(begin)
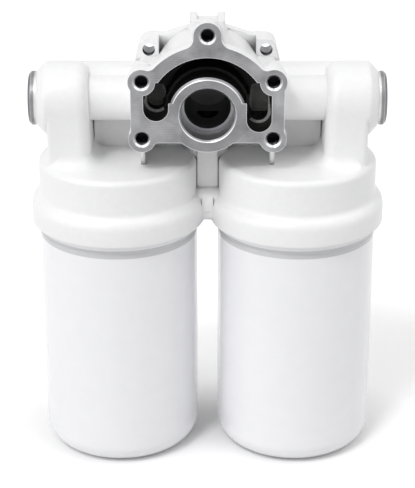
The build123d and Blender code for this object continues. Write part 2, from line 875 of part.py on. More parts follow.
def rear_plate():
    """Mounting plate at the back with four long lugs and thick sides."""
    edges = []
    for x, z in rear_bolt_places():
        edges.append((Pos(x, z) * Circle(rear_lug_radius)).edge())
        side_x = x / abs(x) * (shoulder_half_width - rear_side_radius)
        edges.append((Pos(side_x, z / abs(z) * rear_side_rise) * Circle(rear_side_radius)).edge())
    outline = make_hull(edges)
    lug_top = rear_bolt_spacing_z / 2 + rear_lug_radius
    slope = (rear_crown_foot - rear_crown_half_width) / (rear_crown_rise - lug_top)
    sunk_foot = rear_crown_foot + slope * rear_lug_radius / 2
    crown = make_face(
        Polyline(
            (-sunk_foot, 0),
            (sunk_foot, 0),
            (sunk_foot, lug_top - rear_lug_radius / 2),
            (rear_crown_half_width, rear_crown_rise),
            (-rear_crown_half_width, rear_crown_rise),
            (-sunk_foot, lug_top - rear_lug_radius / 2),
            close=True,
        )
    )
    plate = from_front(outline + crown, rear_face - rear_plate_thickness, rear_plate_thickness)
    middle = Rectangle(rear_bolt_spacing_x - 2 * rear_lug_radius, 4 * rear_bolt_spacing_z)
    sides = from_front(outline - middle, rear_face - rear_lug_length, rear_lug_length)
    return Pos(0, 0, bore_height) * (plate + sides)


def outlet_passage(side, radius):
    """Sloping passage, or its wall, from a cap's centre to the middle of the head."""
    return rod_between(
        radius, (side * can_axis, 0, spigot_top), (0, junction_y, spigot_top + outlet_rise)
    )


def tapped_hole(x, z):
    """Blind bolt hole in the flange's face with a countersunk mouth."""
    hole = rod_y(bolt_hole_radius, flange_face - embed, flange_face + bolt_hole_depth, x, z)
    return hole + countersink(bolt_hole_radius, bolt_hole_chamfer, x, z)


def countersink(radius, wall, x, z):
    """Chamfer at the mouth of a hole in the flange's face."""
    mouth = Cone(radius + wall, radius, wall)
    return Pos(x, flange_face + wall / 2, z) * Rot(-90, 0, 0) * mouth


def port_cuts():
    """The outlet bore, the inlet chamber and the bolt holes of both faces."""
    cuts = rod_y(bore_radius, flange_face - embed, flange_face + bore_step_depth, 0, bore_height)
    cuts += rod_y(bore_step_radius, flange_face, flange_face + bore_depth, 0, bore_height)
    cuts += countersink(bore_radius, bore_chamfer, 0, bore_height)
    cuts += Pos(0, 0, bore_height) * chamber()
    for x, z in bolt_places():
        cuts += tapped_hole(x, bore_height + z)
    cuts += tapped_hole(0, bore_height + top_bolt_rise)
    for x, z in rear_bolt_places():
        front = rear_face - rear_lug_length - rear_lug_radius
        cuts += rod_y(bolt_hole_radius, front, rear_face + embed, x, bore_height + z)
    return cuts


def side_cuts(side):
    """Plug bore, cross passage and spigot bore of one side."""
    thread_end = boss_end - plug_thread_length - plug_head_height
    lobe_middle = lobe_offset - lobe_radius / 2
    mouth = boss_end + embed
    cuts = rod_x(plug_thread_radius + curved_gap, side * mouth, side * thread_end, 0, bore_height)
    cuts += rod_x(inlet_passage_radius, side * boss_end, side * lobe_middle, 0, bore_height)
    cuts += rod_z(spigot_radius + curved_gap, centre_hub_bottom - embed, spigot_top, side * can_axis, 0)
    cuts += outlet_passage(side, outlet_passage_radius)
    return cuts


def filter_head():
    """The whole casting with its bores."""
    foot = stand_foot()
    boss = end_boss()
    head = bridge() + rear_plate() + neck() + top_lug() + galleries() + flange() + flange_legs()
    for side in (-1, 1):
        head += place(cap_solid(), side * can_axis)
        head += boss if side > 0 else mirror(boss, about=Plane.YZ)
        head += foot if side > 0 else mirror(foot, about=Plane.YZ)
        corner_x = side * stand_inner
        head += corner_fillet(
            wall_flare, corner_x, back_wall_front, -side, -1, cap_top - embed, bore_height
        )
        head -= place(cap_hollow(), side * can_axis)
        head += outlet_passage(side, outlet_passage_radius + outlet_passage_wall)
    shaft = rod_z(outlet_passage_radius, spigot_top + outlet_rise, bore_height, 0, junction_y)
    return head - port_cuts() - side_cuts(-1) - side_cuts(1) - shaft


def end_plug(side):
    """Hexagon-socket screw plug with a flat collar."""
    seat = boss_end + seal_wall
    thread = rod_x(plug_thread_radius, seat - plug_thread_length, seat, 0, 0)
    collar = rod_x(plug_head_radius, seat, seat + plug_head_height, 0, 0)
    collar = chamfer(collar.edges().sort_by(Axis.X)[-1], plug_chamfer)
    hexagon = RegularPolygon(plug_socket_across / 2, 6, major_radius=False)
    socket = extrude(Plane.YZ.offset(seat + plug_head_height) * hexagon, amount=-plug_socket_depth)
    plug = thread + collar - socket
    plug = Pos(0, 0, bore_height) * plug
    return plug if side > 0 else mirror(plug, about=Plane.YZ)


def plug_seal(side):
    """Flat metal washer under the plug's collar."""
    top = boss_end + seal_wall
    washer = rod_x(plug_head_radius - seal_inset, boss_end, top, 0, bore_height)
    washer -= rod_x(plug_thread_radius + curved_gap, boss_end - embed, top + embed, 0, bore_height)
    return washer if side > 0 else mirror(washer, about=Plane.YZ)


# The whole filter


def write(shape, name):
    export_step(shape, "parts/" + name + ".step")


write(filter_head(), "filter_head")
for side_name, side in left_and_right:
    x = side * can_axis
    write(end_plug(side), side_name + "_end_plug")
    write(plug_seal(side), side_name + "_plug_seal")
    write(place(spigot(), x), side_name + "_spigot")
    write(place(can_shell(), x), side_name + "_can_shell")
    write(place(can_lid(), x), side_name + "_can_lid")
    write(place(base_plate(), x), side_name + "_base_plate")
    write(place(gasket(), x), side_name + "_can_gasket")
    write(place(drain_valve(), x), side_name + "_drain_valve")
    write(place(element_top_cap(), x), side_name + "_element_top_cap")
    write(place(element_media(), x), side_name + "_element_media")
    write(place(centre_tube(), x), side_name + "_centre_tube")
    write(place(element_bottom_cap(), x), side_name + "_element_bottom_cap")
    write(place(bypass_cage(), x), side_name + "_bypass_cage")
    write(place(bypass_poppet(), x), side_name + "_bypass_poppet")
    write(place(bypass_spring(), x), side_name + "_bypass_spring")
    write(place(support_spring(), x), side_name + "_support_spring")
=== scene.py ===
# %% [markdown]
# Twin oil filter: one white cast head carries two white screw-on cans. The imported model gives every
# piece its place and size, so this lesson adds the surfaces and finishes: enamelled cans, a coated
# casting with bare machined faces, bright plugs, and a bright studio.

import bpy
import numpy as np
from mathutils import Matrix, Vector


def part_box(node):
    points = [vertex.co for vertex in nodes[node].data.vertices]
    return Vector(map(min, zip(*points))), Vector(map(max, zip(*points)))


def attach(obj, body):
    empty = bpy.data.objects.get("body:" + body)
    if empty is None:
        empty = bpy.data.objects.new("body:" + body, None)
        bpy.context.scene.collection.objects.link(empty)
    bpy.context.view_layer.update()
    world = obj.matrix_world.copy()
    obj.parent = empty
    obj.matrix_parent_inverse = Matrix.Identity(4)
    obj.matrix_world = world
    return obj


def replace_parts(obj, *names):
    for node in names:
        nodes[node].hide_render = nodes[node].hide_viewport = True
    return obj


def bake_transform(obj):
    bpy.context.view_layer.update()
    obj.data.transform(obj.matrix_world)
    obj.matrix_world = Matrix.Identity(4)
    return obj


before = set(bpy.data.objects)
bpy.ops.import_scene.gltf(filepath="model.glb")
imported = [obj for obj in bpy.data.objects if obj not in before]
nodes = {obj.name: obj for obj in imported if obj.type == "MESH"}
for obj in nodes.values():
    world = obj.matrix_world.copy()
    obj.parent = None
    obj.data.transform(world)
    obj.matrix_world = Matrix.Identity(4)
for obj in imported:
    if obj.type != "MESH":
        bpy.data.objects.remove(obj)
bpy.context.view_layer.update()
SIDES = ("left", "right")
print("nodes loaded:", len(nodes))

# %% [markdown]
# Four small helpers come first. Colours are written as sRGB hex codes, the way a paint chart gives
# them, and turned to the linear values that Blender mixes light in. Nodes could be set up by hand,
# line by line, but a helper that adds one with its settings and links keeps the shader cells short.
# Patterns are measured in millimetres on the object itself, so that they stay put when a piece
# moves.

# %% Helpers for colours and shader nodes
MM = 0.001
# A Mix node has a set of sockets for each kind of data, and they are told apart by number.
MIX_SHARE, COLOUR_A, COLOUR_B, COLOUR_OUT = 0, 6, 7, 2
VALUE_A, VALUE_B, VALUE_OUT = 2, 3, 0


def linear(code):
    """sRGB hex code to linear RGBA: the usual curve, (c + 0.055) / 1.055 to the power 2.4."""
    srgb = np.array([int(code[i : i + 2], 16) / 255 for i in (1, 3, 5)])
    low = srgb / 12.92
    high = ((srgb + 0.055) / 1.055) ** 2.4
    return (*np.where(srgb <= 0.04045, low, high), 1.0)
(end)
* TASK OBJECTIVE
Give back exactly the material above from its opening line to the line bearing "return Pos(x, flange_face".

* WRITTEN RESPONSE
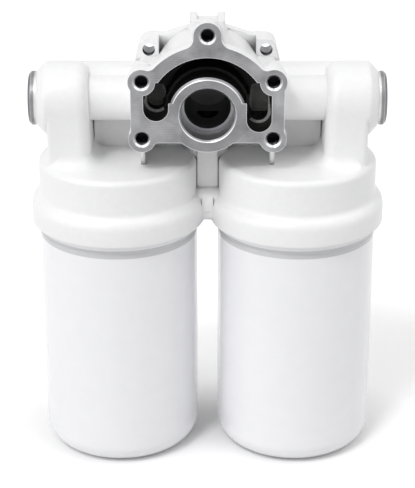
The build123d and Blender code for this object continues. Write part 2, from line 875 of part.py on. More parts follow.
def rear_plate():
    """Mounting plate at the back with four long lugs and thick sides."""
    edges = []
    for x, z in rear_bolt_places():
        edges.append((Pos(x, z) * Circle(rear_lug_radius)).edge())
        side_x = x / abs(x) * (shoulder_half_width - rear_side_radius)
        edges.append((Pos(side_x, z / abs(z) * rear_side_rise) * Circle(rear_side_radius)).edge())
    outline = make_hull(edges)
    lug_top = rear_bolt_spacing_z / 2 + rear_lug_radius
    slope = (rear_crown_foot - rear_crown_half_width) / (rear_crown_rise - lug_top)
    sunk_foot = rear_crown_foot + slope * rear_lug_radius / 2
    crown = make_face(
        Polyline(
            (-sunk_foot, 0),
            (sunk_foot, 0),
            (sunk_foot, lug_top - rear_lug_radius / 2),
            (rear_crown_half_width, rear_crown_rise),
            (-rear_crown_half_width, rear_crown_rise),
            (-sunk_foot, lug_top - rear_lug_radius / 2),
            close=True,
        )
    )
    plate = from_front(outline + crown, rear_face - rear_plate_thickness, rear_plate_thickness)
    middle = Rectangle(rear_bolt_spacing_x - 2 * rear_lug_radius, 4 * rear_bolt_spacing_z)
    sides = from_front(outline - middle, rear_face - rear_lug_length, rear_lug_length)
    return Pos(0, 0, bore_height) * (plate + sides)


def outlet_passage(side, radius):
    """Sloping passage, or its wall, from a cap's centre to the middle of the head."""
    return rod_between(
        radius, (side * can_axis, 0, spigot_top), (0, junction_y, spigot_top + outlet_rise)
    )


def tapped_hole(x, z):
    """Blind bolt hole in the flange's face with a countersunk mouth."""
    hole = rod_y(bolt_hole_radius, flange_face - embed, flange_face + bolt_hole_depth, x, z)
    return hole + countersink(bolt_hole_radius, bolt_hole_chamfer, x, z)


def countersink(radius, wall, x, z):
    """Chamfer at the mouth of a hole in the flange's face."""
    mouth = Cone(radius + wall, radius, wall)
    return Pos(x, flange_face + wall / 2, z) * Rot(-90, 0, 0) * mouth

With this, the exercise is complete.